Focus on outcomes, not control.
One of the fastest ways to burn people out is to micromanage how they get their work done. Different people work differently, and that's okay. What matters is the result, not whether they tackle their to-do list in the exact order you would have chosen.
This shift requires real trust, which can feel scary when you're used to having your fingers in every pie. But here's what happens when you let go: people start taking ownership of their work in a way they never did when you were breathing down their necks.

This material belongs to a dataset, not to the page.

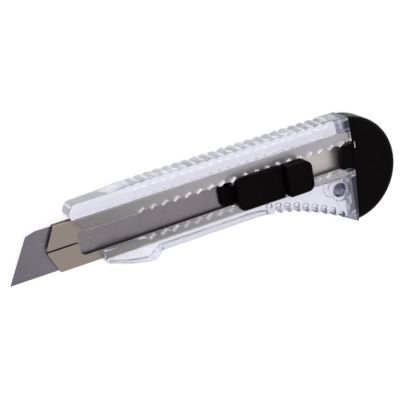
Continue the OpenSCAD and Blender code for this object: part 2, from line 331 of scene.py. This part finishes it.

The Reputation Side of the Equation
While you're working on creating a sustainable work environment, you also need to be monitoring what people are actually saying about your business. This doesn't mean obsessing over every online mention or losing sleep over a negative review, but it does mean staying aware of your business's reputation in real time.
Set up Google Alerts for your business name. Check your Google My Business listing regularly. Pay attention to what customers are saying on social media. Most of this can be automated, so you're not adding another full-time job to your already packed schedule.
The goal isn't to control the narrative: that's impossible and exhausting. The goal is to know what the narrative is so you can respond appropriately when needed.

When Things Go Wrong (Because They Will)
Here's the reality check part: even with the best systems in place, you're going to have bad days. Someone on your team is going to mess up. A client is going to be unhappy. A negative review is going to appear online.
The difference between businesses that bounce back and those that spiral is how they handle these inevitable challenges.
Have a response plan that isn't just damage control.
When something goes wrong, your first instinct might be to go into crisis mode: frantically trying to fix everything and explain why it wasn't really your fault. But customers can smell desperation, and it doesn't inspire confidence.
Instead, acknowledge what happened, take responsibility where appropriate, and focus on making it right. Most people are reasonable when they feel heard and see that you're taking their concerns seriously.
The Long Game Nobody Wants to Play
Building a sustainable business that doesn't burn you out while maintaining a solid reputation isn't a quick fix. It's a long game that requires consistent attention to both your internal operations and external perceptions.
The businesses that thrive long-term are the ones that understand this connection. They invest in creating work environments where people can do their best work without sacrificing their well-being. They monitor their reputation not from a place of anxiety, but from a place of genuine curiosity about how they can serve their customers better.

What This Really Means for You
If you're reading this because you're feeling the squeeze of trying to manage everything perfectly, here's your permission to stop. You don't need to have every system optimized and every potential reputation threat eliminated before you can take a breath.
Start with one thing. Maybe it's finally taking that weekend off you've been putting off for months. Maybe it's setting up those Google Alerts so you know what people are saying about your business. Maybe it's having an honest conversation with your team about workload and expectations.
The point isn't to add more to your plate: it's to create the kind of business that doesn't require you to sacrifice your sanity to maintain your reputation.
Your business reputation and your well-being aren't opposing forces. When you take care of one, you're automatically taking better care of the other. And in a world full of businesses running on empty, that's not just good practice: it's a competitive advantage.
The best part? Your future self (and your team, and your clients) will thank you for making these changes now, before you're forced to make them in crisis mode. Because trust me, it's a lot easier to prevent a reputation crisis than it is to recover from one.